Entries follow. Set all of them down as they stand.
## start Material for this exercise
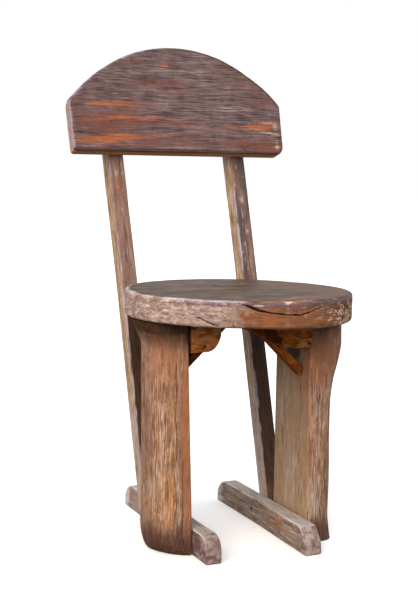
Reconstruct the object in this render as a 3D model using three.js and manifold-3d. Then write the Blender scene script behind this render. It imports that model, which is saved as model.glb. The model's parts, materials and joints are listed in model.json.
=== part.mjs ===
// Rustic wooden chair, hewn by hand: a thick round seat slab on two half-log legs that stand
// beside two floor runners, with a D-shaped backrest board nailed to two raked back posts.
// Millimetres, +Z up, front is -Y. The model is laid out with the seat's centre at x = 0, y = 0 and
// the floor at z = 0, and is moved at the end so that the origin is the bottom centre of its box.
import * as THREE from 'three';
import { mergeVertices } from 'three/addons/utils/BufferGeometryUtils.js';
import Module from 'manifold-3d';

const wasm = await Module();
wasm.setup();

const degrees = Math.PI / 180;
const gap = 0.3; // clearance between two pieces that touch

// Seat slab
const seatHeight = 440;
const seatRadius = 196.5;
const seatThickness = 44;
const seatEdgeRound = 7;
const shoulderSpread = 20 * degrees; // half the arc over which the rim swells at a post
const shoulderDrop = 12; // how far the swollen rim stays below the seat's top
const housingDepth = 2; // how far a post is let into the swollen rim
const rimFlatAngle = 162 * degrees; // where the rim is hewn a little flat, near the left post
const rimFlatSpread = 28 * degrees;
const rimFlatDepth = 5;

// Floor runners
const runnerOuterX = 103.7; // outer face, where leg and post stand against the runner
const runnerWidth = 28;
const runnerHeight = 46;
const runnerEdge = 3.5;
const heelRun = 36; // length of the rounded top at the back end
const heelLow = 17; // height at which that rounding starts
const heelFullness = 4; // the curve's control point, in from the corner

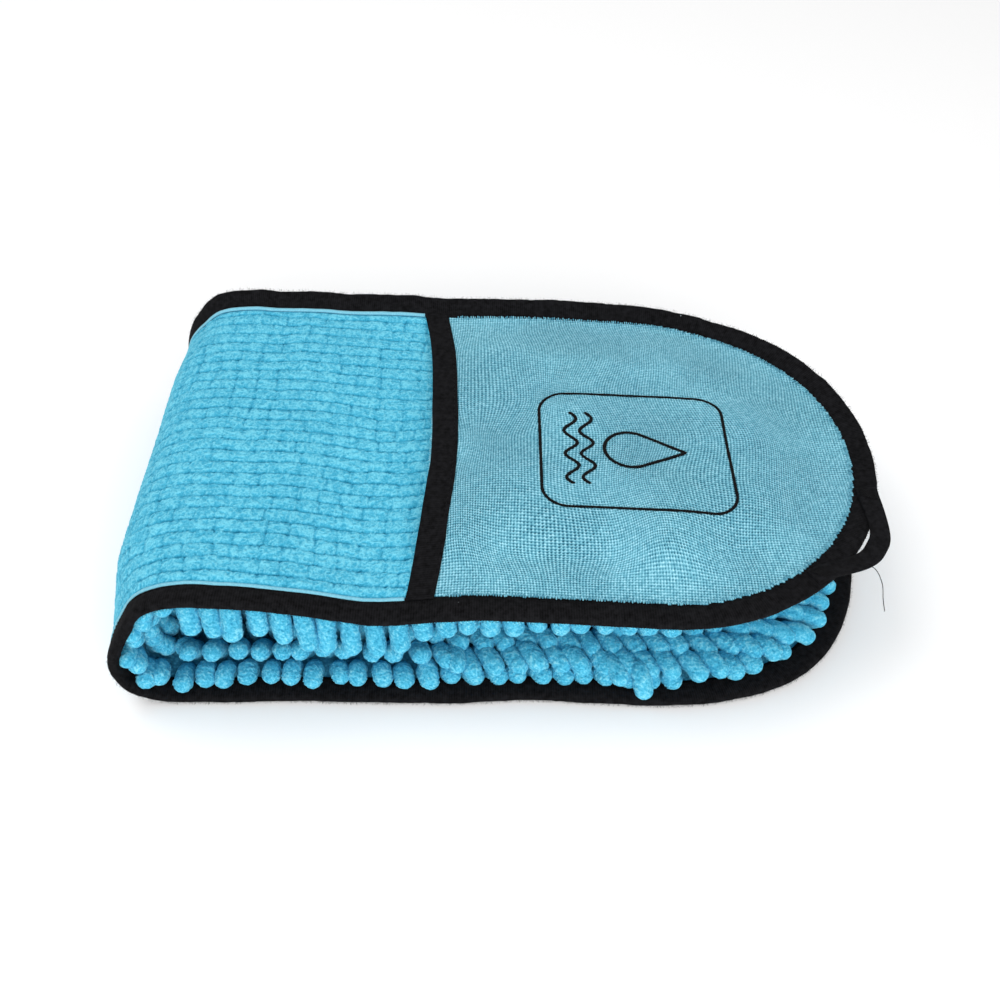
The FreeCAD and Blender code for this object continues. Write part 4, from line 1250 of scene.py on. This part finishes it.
def make_loose_thread():
    """The seam's loose end: from the rim across the loop's tape, then left hanging beside it."""
    beyond, along = np.array([-5.0, 1.0, 6.5, 10.6]), np.array([-17.0, -15.0, -13.0, -12.4])
    over = loop_place(beyond, along, np.array([-1.9, -1.5, -1.3, 0.2]))
    drop = over[-1] + np.array([(2.6, -4.2, -4.2), (4.0, -7.0, -10.8), (6.2, -8.4, -18.0)])
    line = catmull(list(np.vstack([over, drop])), 8)
    batch = Batch()
    batch.add(line[None], np.full((1, len(line)), 0.17), 6)
    ride(batch.build("loose_thread_end", THREAD), "upper_half")


# ---- Floor, light and camera -----------------------------------------------------------------

def make_stage():
    floor = bpy.data.meshes.new("floor")
    size = 6.0
    square = [(-size, -size, 0), (size, -size, 0), (size, size, 0), (-size, size, 0)]
    floor.from_pydata(square, [], [(0, 1, 2, 3)])
    thing = bpy.data.objects.new("floor", floor)
    bpy.context.scene.collection.objects.link(thing)
    paint = Nodes("pale_floor", 0.9)
    paint.shader.inputs["Base Color"].default_value = (0.98, 0.98, 0.98, 1)
    floor.materials.append(paint.material)
    world = bpy.data.worlds.new("studio")
    bpy.context.scene.world = world
    world.use_nodes = True
    world.node_tree.nodes["Background"].inputs["Color"].default_value = (1, 1, 1, 1)
    world.node_tree.nodes["Background"].inputs["Strength"].default_value = 0.76
    for name, at, size, power in (("key", (-0.6, 0.1, 1.3), 0.8, 5.5),
                                  ("fill", (0.25, -1.2, 0.55), 1.0, 11.0)):
        data = bpy.data.lights.new(name, "AREA")
        data.energy, data.size = power, size
        lamp = bpy.data.objects.new(name, data)
        lamp.location = at
        lamp.rotation_euler = (Vector((0, 0, 0.03)) - Vector(at)).to_track_quat("-Z", "Y").to_euler()
        bpy.context.scene.collection.objects.link(lamp)


def make_camera():
    elevation = math.radians(48.0)
    data = bpy.data.cameras.new("camera")
    data.sensor_width = 36.0
    data.lens = 38.88
    camera = bpy.data.objects.new("camera", data)
    camera.location = (0.0, -0.370, 0.428)
    look = Vector((0, math.cos(elevation), -math.sin(elevation)))
    camera.rotation_euler = look.to_track_quat("-Z", "Y").to_euler()
    bpy.context.scene.collection.objects.link(camera)
    bpy.context.scene.camera = camera
    bpy.context.scene.view_settings.view_transform = "Standard"


make_camera()
make_stage()
make_waffle()
make_pocket_panels()
make_back_cloths()
make_chenille_base()
make_edge_binding()
rim_stitches()
make_tape_fuzz()
make_selvage()
make_mouth_bindings()
make_edge_loops()
make_upper_noodles()
make_lower_noodles()
make_fold_noodles()
make_embroidery()
make_loop()
make_loose_thread()
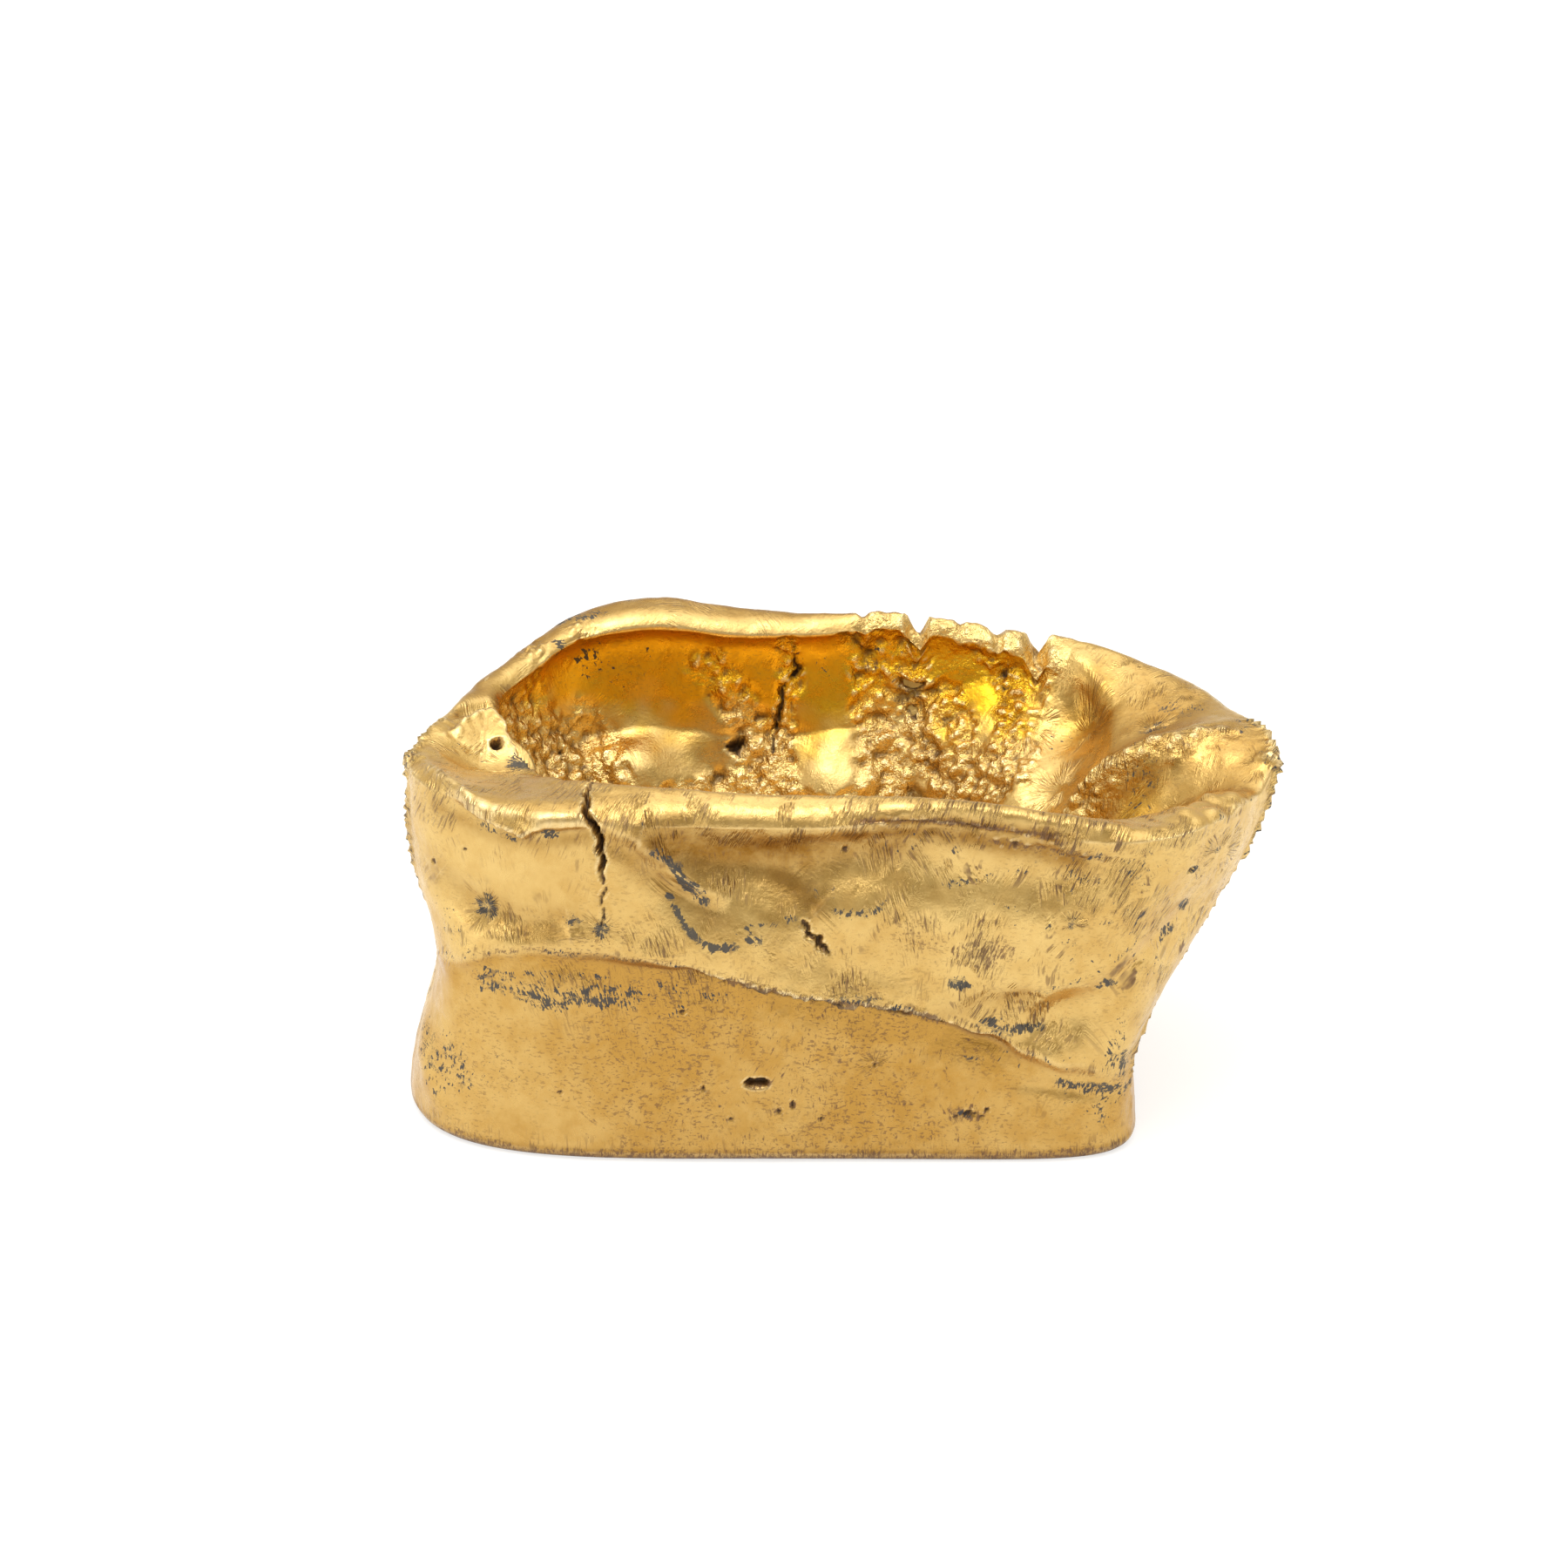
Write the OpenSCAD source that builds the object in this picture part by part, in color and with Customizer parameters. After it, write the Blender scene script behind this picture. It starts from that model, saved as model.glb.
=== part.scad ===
// Crumpled open vessel, cast in one piece: a thick-walled bag with folded ends and a pulled-out spout.
// The skin is one closed loft. Rings run from the foot, up the wall, over the brim, down the well
// and across its floor, and soft local dents are then pushed into every ring above the foot.

/* [Foot] */
// Half length of the foot on the right
foot_right = 69.5; // [67:0.5:72]
// Half length of the foot on the left
foot_left = 70.5; // [68:0.5:73]
// Depth of the foot in front of its centre
foot_front = 43.5; // [41:0.5:45]
// Depth of the foot behind its centre
foot_back = 40; // [38:0.5:43]
// Squareness of the foot's right corners
corner_right = 8.5; // [5:0.5:10]
// Squareness of the foot's left corners
corner_left = 3.7; // [3.1:0.2:6.1]
// Radius of the foot's bottom edge
foot_round = 2.4; // [1.4:0.2:4]

/* [Brim] */
// Height of the brim's low parts, from which the stations rise and fall
brim_h = 70; // [64:1:76]
// Height that the brim's roll stands above a straight line across it
brim_crown = 2.2; // [1:0.2:3]

/* [Well] */
// Height of the well's floor at the left and in the middle
floor_h = 25; // [20:1:28]
// Further height of the floor where it rises to the spout
floor_rise = 15; // [8:1:16]
// Radius of the floor's flat area about its middle line
floor_r = 11; // [9:1:13]
// Right end of the floor's middle line
floor_line_right = 31; // [26:1:34]
// Left end of the floor's middle line
floor_line_left = -28; // [-31:1:-24]
// Depth position of the floor's middle line
floor_line_y = 3; // [0:0.5:5]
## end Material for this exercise
# [Response to the exercise]
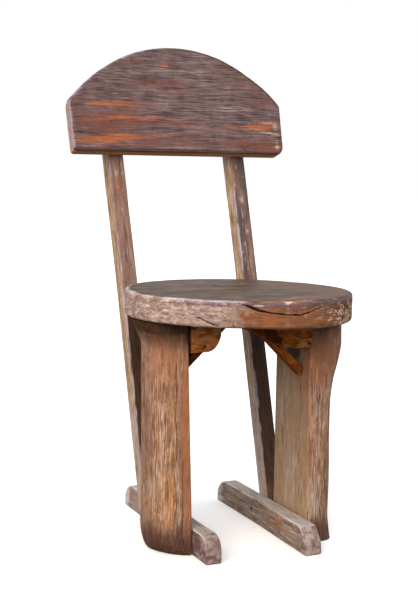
Reconstruct the object in this render as a 3D model using three.js and manifold-3d. Then write the Blender scene script behind this render. It imports that model, which is saved as model.glb. The model's parts, materials and joints are listed in model.json.
=== part.mjs ===
// Rustic wooden chair, hewn by hand: a thick round seat slab on two half-log legs that stand
// beside two floor runners, with a D-shaped backrest board nailed to two raked back posts.
// Millimetres, +Z up, front is -Y. The model is laid out with the seat's centre at x = 0, y = 0 and
// the floor at z = 0, and is moved at the end so that the origin is the bottom centre of its box.
import * as THREE from 'three';
import { mergeVertices } from 'three/addons/utils/BufferGeometryUtils.js';
import Module from 'manifold-3d';

const wasm = await Module();
wasm.setup();

const degrees = Math.PI / 180;
const gap = 0.3; // clearance between two pieces that touch

// Seat slab
const seatHeight = 440;
const seatRadius = 196.5;
const seatThickness = 44;
const seatEdgeRound = 7;
const shoulderSpread = 20 * degrees; // half the arc over which the rim swells at a post
const shoulderDrop = 12; // how far the swollen rim stays below the seat's top
const housingDepth = 2; // how far a post is let into the swollen rim
const rimFlatAngle = 162 * degrees; // where the rim is hewn a little flat, near the left post
const rimFlatSpread = 28 * degrees;
const rimFlatDepth = 5;

// Floor runners
const runnerOuterX = 103.7; // outer face, where leg and post stand against the runner
const runnerWidth = 28;
const runnerHeight = 46;
const runnerEdge = 3.5;
const heelRun = 36; // length of the rounded top at the back end
const heelLow = 17; // height at which that rounding starts
const heelFullness = 4; // the curve's control point, in from the corner

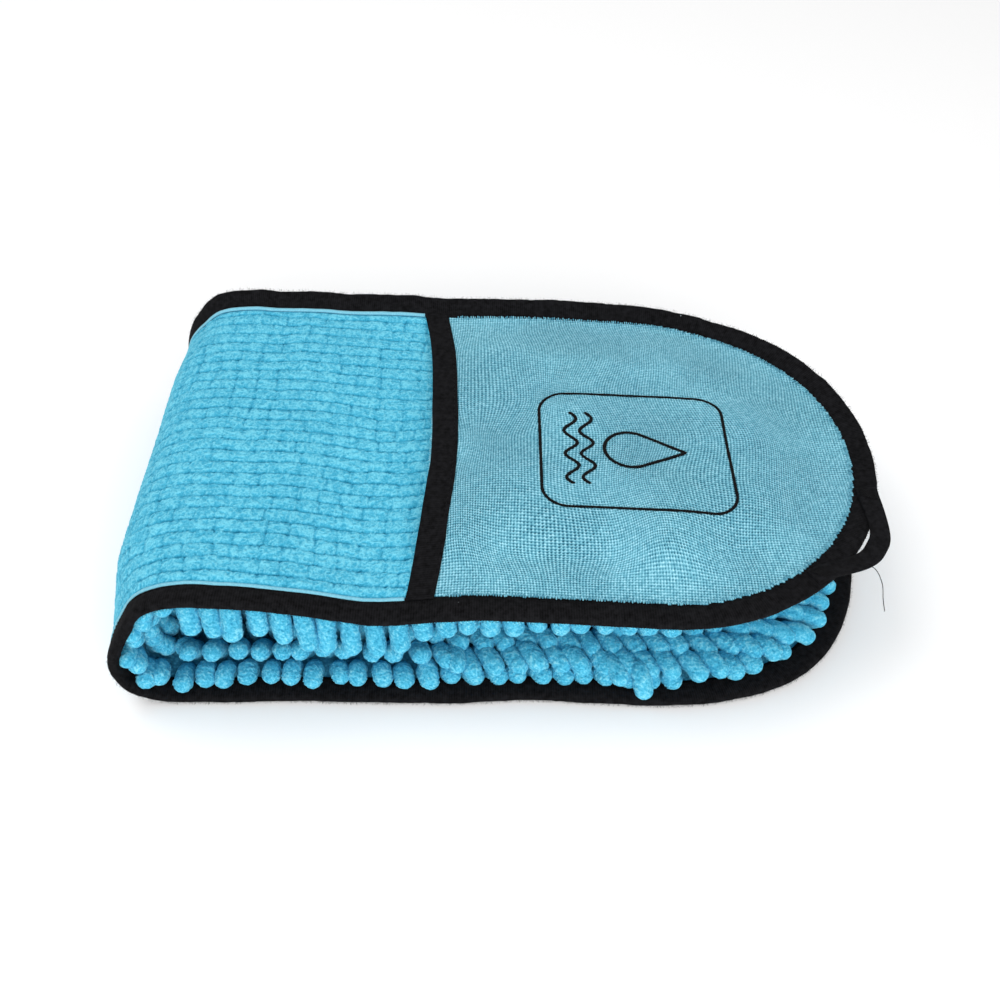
The FreeCAD and Blender code for this object continues. Write part 4, from line 1250 of scene.py on. This part finishes it.
def make_loose_thread():
    """The seam's loose end: from the rim across the loop's tape, then left hanging beside it."""
    beyond, along = np.array([-5.0, 1.0, 6.5, 10.6]), np.array([-17.0, -15.0, -13.0, -12.4])
    over = loop_place(beyond, along, np.array([-1.9, -1.5, -1.3, 0.2]))
    drop = over[-1] + np.array([(2.6, -4.2, -4.2), (4.0, -7.0, -10.8), (6.2, -8.4, -18.0)])
    line = catmull(list(np.vstack([over, drop])), 8)
    batch = Batch()
    batch.add(line[None], np.full((1, len(line)), 0.17), 6)
    ride(batch.build("loose_thread_end", THREAD), "upper_half")


# ---- Floor, light and camera -----------------------------------------------------------------

def make_stage():
    floor = bpy.data.meshes.new("floor")
    size = 6.0
    square = [(-size, -size, 0), (size, -size, 0), (size, size, 0), (-size, size, 0)]
    floor.from_pydata(square, [], [(0, 1, 2, 3)])
    thing = bpy.data.objects.new("floor", floor)
    bpy.context.scene.collection.objects.link(thing)
    paint = Nodes("pale_floor", 0.9)
    paint.shader.inputs["Base Color"].default_value = (0.98, 0.98, 0.98, 1)
    floor.materials.append(paint.material)
    world = bpy.data.worlds.new("studio")
    bpy.context.scene.world = world
    world.use_nodes = True
    world.node_tree.nodes["Background"].inputs["Color"].default_value = (1, 1, 1, 1)
    world.node_tree.nodes["Background"].inputs["Strength"].default_value = 0.76
    for name, at, size, power in (("key", (-0.6, 0.1, 1.3), 0.8, 5.5),
                                  ("fill", (0.25, -1.2, 0.55), 1.0, 11.0)):
        data = bpy.data.lights.new(name, "AREA")
        data.energy, data.size = power, size
        lamp = bpy.data.objects.new(name, data)
        lamp.location = at
        lamp.rotation_euler = (Vector((0, 0, 0.03)) - Vector(at)).to_track_quat("-Z", "Y").to_euler()
        bpy.context.scene.collection.objects.link(lamp)


def make_camera():
    elevation = math.radians(48.0)
    data = bpy.data.cameras.new("camera")
    data.sensor_width = 36.0
    data.lens = 38.88
    camera = bpy.data.objects.new("camera", data)
    camera.location = (0.0, -0.370, 0.428)
    look = Vector((0, math.cos(elevation), -math.sin(elevation)))
    camera.rotation_euler = look.to_track_quat("-Z", "Y").to_euler()
    bpy.context.scene.collection.objects.link(camera)
    bpy.context.scene.camera = camera
    bpy.context.scene.view_settings.view_transform = "Standard"


make_camera()
make_stage()
make_waffle()
make_pocket_panels()
make_back_cloths()
make_chenille_base()
make_edge_binding()
rim_stitches()
make_tape_fuzz()
make_selvage()
make_mouth_bindings()
make_edge_loops()
make_upper_noodles()
make_lower_noodles()
make_fold_noodles()
make_embroidery()
make_loop()
make_loose_thread()
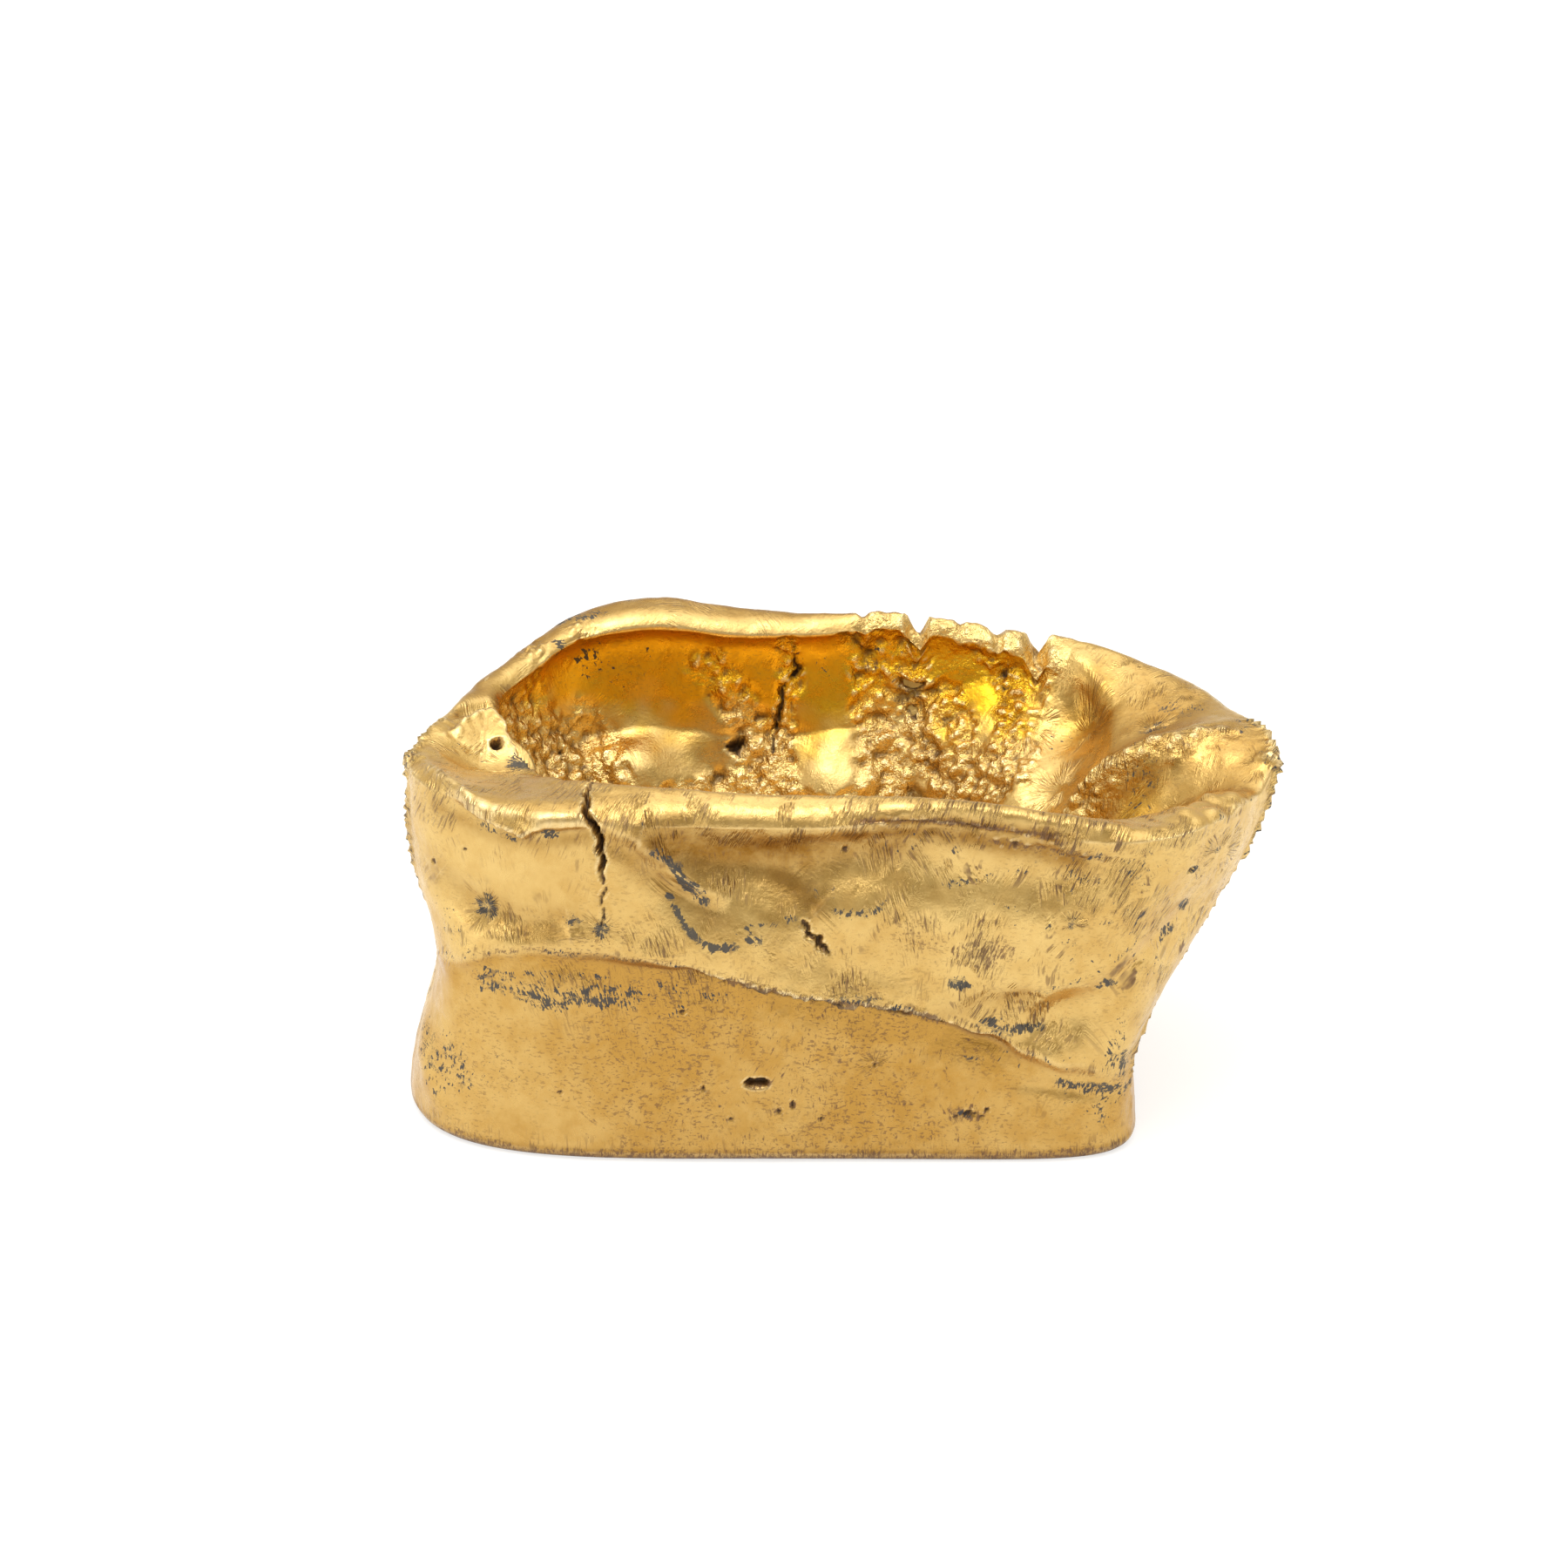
Write the OpenSCAD source that builds the object in this picture part by part, in color and with Customizer parameters. After it, write the Blender scene script behind this picture. It starts from that model, saved as model.glb.
=== part.scad ===
// Crumpled open vessel, cast in one piece: a thick-walled bag with folded ends and a pulled-out spout.
// The skin is one closed loft. Rings run from the foot, up the wall, over the brim, down the well
// and across its floor, and soft local dents are then pushed into every ring above the foot.

/* [Foot] */
// Half length of the foot on the right
foot_right = 69.5; // [67:0.5:72]
// Half length of the foot on the left
foot_left = 70.5; // [68:0.5:73]
// Depth of the foot in front of its centre
foot_front = 43.5; // [41:0.5:45]
// Depth of the foot behind its centre
foot_back = 40; // [38:0.5:43]
// Squareness of the foot's right corners
corner_right = 8.5; // [5:0.5:10]
// Squareness of the foot's left corners
corner_left = 3.7; // [3.1:0.2:6.1]
// Radius of the foot's bottom edge
foot_round = 2.4; // [1.4:0.2:4]

/* [Brim] */
// Height of the brim's low parts, from which the stations rise and fall
brim_h = 70; // [64:1:76]
// Height that the brim's roll stands above a straight line across it
brim_crown = 2.2; // [1:0.2:3]

/* [Well] */
// Height of the well's floor at the left and in the middle
floor_h = 25; // [20:1:28]
// Further height of the floor where it rises to the spout
floor_rise = 15; // [8:1:16]
// Radius of the floor's flat area about its middle line
floor_r = 11; // [9:1:13]
// Right end of the floor's middle line
floor_line_right = 31; // [26:1:34]
// Left end of the floor's middle line
floor_line_left = -28; // [-31:1:-24]
// Depth position of the floor's middle line
floor_line_y = 3; // [0:0.5:5]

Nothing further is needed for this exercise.